While NADA ramps up its advocacy efforts, many tax advisers are recommending dealers file for an extension and pay the estimated tax, including any LIFO recapture that’s due, as they wait to see whether relief will come before the end of the year.
“It’s a very broad issue for dealers, and the magnitude of this is very significant for those dealers that are impacted,” Magyar said. “It would not be unusual for a dealer to have another million dollars or more of income as a result of this LIFO recapture occurring most predominantly during 2021.”
And the taxes on that additional income add up considerably.
Magyar said dealership clients at his firm are reporting LIFO recapture income between $400,000 and $6 million. Federal tax would be nearly 30 percent of those amounts in most cases, and then dealers have to pay state taxes, which vary widely, he noted. At the federal level, that could mean additional tax payments of more than $100,000 and approaching $2 million.

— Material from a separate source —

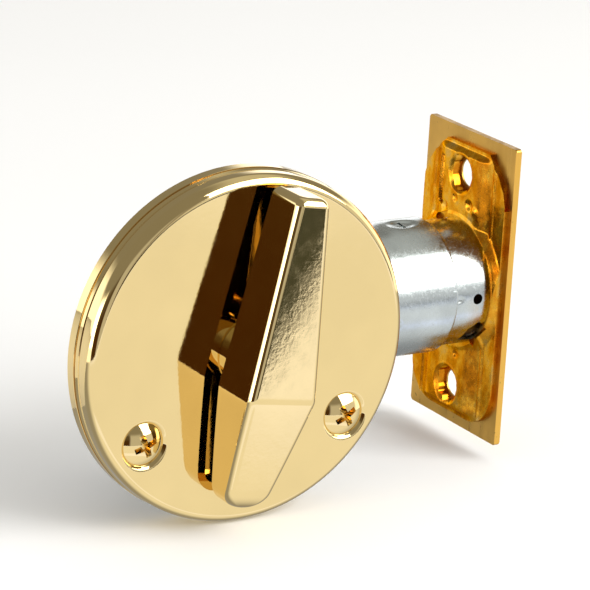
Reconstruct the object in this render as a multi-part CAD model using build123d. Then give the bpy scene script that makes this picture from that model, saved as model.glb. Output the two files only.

In an extreme example, Buddy Dearman, managing partner of accounting firm Dixon Hughes Goodman’s dealership practice, said one client with six stores is facing $23 million in LIFO recapture. That would equate to about $11 million in federal and state tax expense, he said.
While it’s a big deal for most dealerships on LIFO, “it’s a much more significant impact to dealers that have been around for a long time,” said Moss Adams’ Cheyney.
The LIFO recapture, too, could deplete cash flow that will be needed to invest in new-vehicle inventory once auto production normalizes.
“We’re all experiencing a good time for cash flow in the business because the cash is not invested in inventory, but as inventory levels return, dealers are going to be investing this cash … in order to get back in the game, and they need to have reserves for the investment in inventory they’re about to make,” Cheyney said.
“What’s the ripple effect of this cash event happening now on their ability to adjust to returning inventory levels in the future?” he continued, “I think that’s where we’ll really see impact, especially smaller dealers.”
To soften the blow, dealers could opt for alternative accounting methods, such as the Inventory Price Index Computation, which allows dealers to add used vehicles and parts inventories to their new-vehicle pool.
But “there’s risk to using that method because used-vehicle inventories have had an incredible amount of inflation this year,” Dearman explained. “If you elect that method, you’re stuck with it for the next five years,” and those used-vehicle values could decrease significantly over that period and potentially trigger another LIFO recapture.
Sans relief, dealership clients of Scott Lewis, firm leader of dealer services at Rosenfield & Co., are filing for extensions and preparing to pay up.
“Whatever the number is, it is what it is, and they’ll just pay it,” Lewis said. “They’re not happy about it, but they realize it is what it is, and they can just hope that something happens.”